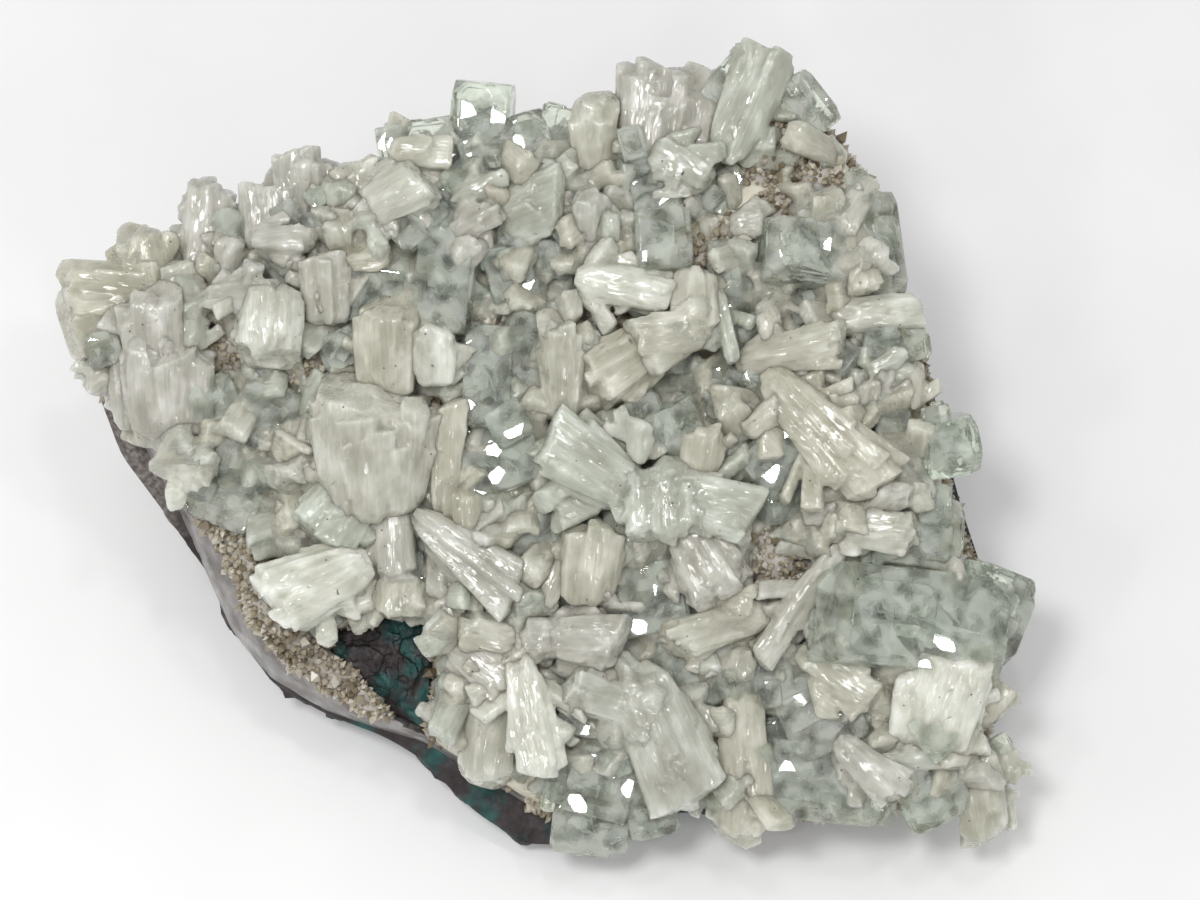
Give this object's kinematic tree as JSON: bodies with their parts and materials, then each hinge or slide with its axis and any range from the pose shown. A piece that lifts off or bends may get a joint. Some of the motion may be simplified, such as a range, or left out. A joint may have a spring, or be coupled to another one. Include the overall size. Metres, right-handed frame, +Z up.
{
  "type": "apophyllite and stilbite crystal cluster on basalt",
  "caption": "Hand specimen of glassy pale green apophyllite and cream stilbite sheaves on a quartz crust over dark basalt, resting on a trimmed flat base.",
  "frame": {"origin": "bottom centre of the bounding box, on the trimmed base", "axes": "+Z up, +X to the right of the crystal face, +Y towards the high back edge; the crystal face slopes down to -Y"},
  "size_m": [0.1632, 0.1224, 0.0765],
  "materials": {
    "basalt": "matte, rough",
    "quartz": "granular, sparkling",
    "stilbite": "pearly, translucent",
    "apophyllite": "glassy, clear to pale green"
  },
  "bodies": {
    "root": {"apophyllite_big_green": "apophyllite", "apophyllite_bottom_group": "apophyllite", "apophyllite_bright": "apophyllite", "apophyllite_centre_green": "apophyllite", "apophyllite_centre_slab": "apophyllite", "apophyllite_clear_left": "apophyllite", "apophyllite_corner_mass": "apophyllite", "apophyllite_green_column": "apophyllite", "apophyllite_green_oval": "apophyllite", "apophyllite_grey_left": "apophyllite", "apophyllite_grey_right": "apophyllite", "apophyllite_pale_column": "apophyllite", "apophyllite_right_edge": "apophyllite", "apophyllite_round": "apophyllite", "apophyllite_rounded_cube": "apophyllite", "apophyllite_tabular": "apophyllite", "apophyllite_teal_block": "apophyllite", "apophyllite_top_blocks": "apophyllite", "apophyllite_top_right": "apophyllite", "basalt_matrix": "basalt", "quartz_crust": "quartz", "stilbite_big_block": "stilbite", "stilbite_big_lower": "stilbite", "stilbite_blue_blade": "stilbite", "stilbite_bow_tie": "stilbite", "stilbite_centre_bow": "stilbite", "stilbite_centre_sheaf": "stilbite", "stilbite_corner_column": "stilbite", "stilbite_cream_lower": "stilbite", "stilbite_diagonal": "stilbite", "stilbite_green_sheaf": "stilbite", "stilbite_hanging_column": "stilbite", "stilbite_jagged_white": "stilbite", "stilbite_left_fingers": "stilbite", "stilbite_left_lobes": "stilbite", "stilbite_lilac_left": "stilbite", "stilbite_lilac_plate": "stilbite", "stilbite_long_blade": "stilbite", "stilbite_long_lower": "stilbite", "stilbite_low_roof": "stilbite", "stilbite_oval": "stilbite", "stilbite_pale_block": "stilbite", "stilbite_pearly_fan": "stilbite", "stilbite_pearly_low": "stilbite", "stilbite_pink_column": "stilbite", "stilbite_pink_finger": "stilbite", "stilbite_right_round": "stilbite", "stilbite_right_white": "stilbite", "stilbite_rounded_centre": "stilbite", "stilbite_rounded_low": "stilbite", "stilbite_rounded_lower": "stilbite", "stilbite_saddle": "stilbite", "stilbite_scalloped": "stilbite", "stilbite_silvery_sheaf": "stilbite", "stilbite_striated": "stilbite", "stilbite_top_cream": "stilbite", "stilbite_top_large": "stilbite", "stilbite_white_block": "stilbite", "stilbite_white_rounded": "stilbite", "stilbite_white_saddle": "stilbite"}
  },
  "joints": []
}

■ **Exercise requirements**
Extract the listing in its entirety, matching it exactly.

■ **Task solution**
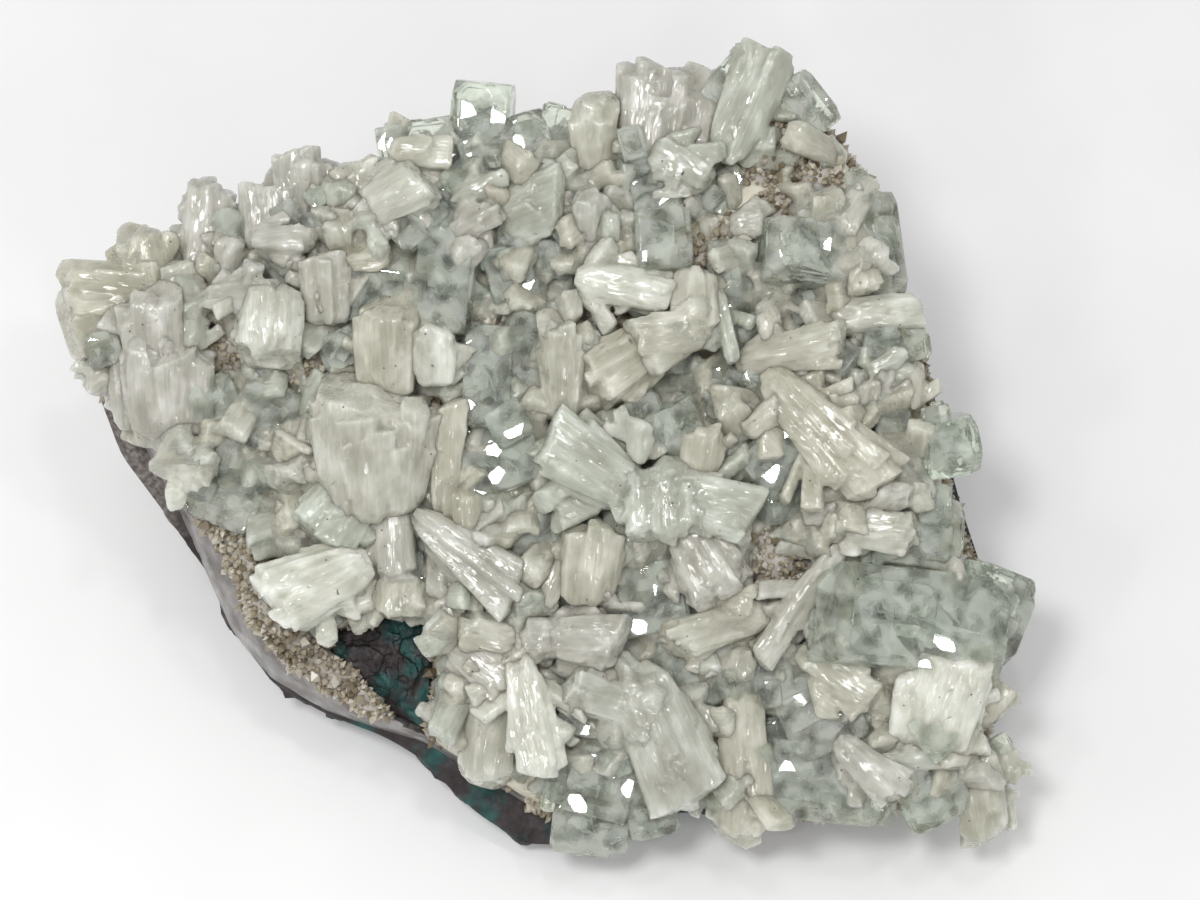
Give this object's kinematic tree as JSON: bodies with their parts and materials, then each hinge or slide with its axis and any range from the pose shown. A piece that lifts off or bends may get a joint. Some of the motion may be simplified, such as a range, or left out. A joint may have a spring, or be coupled to another one. Include the overall size. Metres, right-handed frame, +Z up.
{
  "type": "apophyllite and stilbite crystal cluster on basalt",
  "caption": "Hand specimen of glassy pale green apophyllite and cream stilbite sheaves on a quartz crust over dark basalt, resting on a trimmed flat base.",
  "frame": {"origin": "bottom centre of the bounding box, on the trimmed base", "axes": "+Z up, +X to the right of the crystal face, +Y towards the high back edge; the crystal face slopes down to -Y"},
  "size_m": [0.1632, 0.1224, 0.0765],
  "materials": {
    "basalt": "matte, rough",
    "quartz": "granular, sparkling",
    "stilbite": "pearly, translucent",
    "apophyllite": "glassy, clear to pale green"
  },
  "bodies": {
    "root": {"apophyllite_big_green": "apophyllite", "apophyllite_bottom_group": "apophyllite", "apophyllite_bright": "apophyllite", "apophyllite_centre_green": "apophyllite", "apophyllite_centre_slab": "apophyllite", "apophyllite_clear_left": "apophyllite", "apophyllite_corner_mass": "apophyllite", "apophyllite_green_column": "apophyllite", "apophyllite_green_oval": "apophyllite", "apophyllite_grey_left": "apophyllite", "apophyllite_grey_right": "apophyllite", "apophyllite_pale_column": "apophyllite", "apophyllite_right_edge": "apophyllite", "apophyllite_round": "apophyllite", "apophyllite_rounded_cube": "apophyllite", "apophyllite_tabular": "apophyllite", "apophyllite_teal_block": "apophyllite", "apophyllite_top_blocks": "apophyllite", "apophyllite_top_right": "apophyllite", "basalt_matrix": "basalt", "quartz_crust": "quartz", "stilbite_big_block": "stilbite", "stilbite_big_lower": "stilbite", "stilbite_blue_blade": "stilbite", "stilbite_bow_tie": "stilbite", "stilbite_centre_bow": "stilbite", "stilbite_centre_sheaf": "stilbite", "stilbite_corner_column": "stilbite", "stilbite_cream_lower": "stilbite", "stilbite_diagonal": "stilbite", "stilbite_green_sheaf": "stilbite", "stilbite_hanging_column": "stilbite", "stilbite_jagged_white": "stilbite", "stilbite_left_fingers": "stilbite", "stilbite_left_lobes": "stilbite", "stilbite_lilac_left": "stilbite", "stilbite_lilac_plate": "stilbite", "stilbite_long_blade": "stilbite", "stilbite_long_lower": "stilbite", "stilbite_low_roof": "stilbite", "stilbite_oval": "stilbite", "stilbite_pale_block": "stilbite", "stilbite_pearly_fan": "stilbite", "stilbite_pearly_low": "stilbite", "stilbite_pink_column": "stilbite", "stilbite_pink_finger": "stilbite", "stilbite_right_round": "stilbite", "stilbite_right_white": "stilbite", "stilbite_rounded_centre": "stilbite", "stilbite_rounded_low": "stilbite", "stilbite_rounded_lower": "stilbite", "stilbite_saddle": "stilbite", "stilbite_scalloped": "stilbite", "stilbite_silvery_sheaf": "stilbite", "stilbite_striated": "stilbite", "stilbite_top_cream": "stilbite", "stilbite_top_large": "stilbite", "stilbite_white_block": "stilbite", "stilbite_white_rounded": "stilbite", "stilbite_white_saddle": "stilbite"}
  },
  "joints": []
}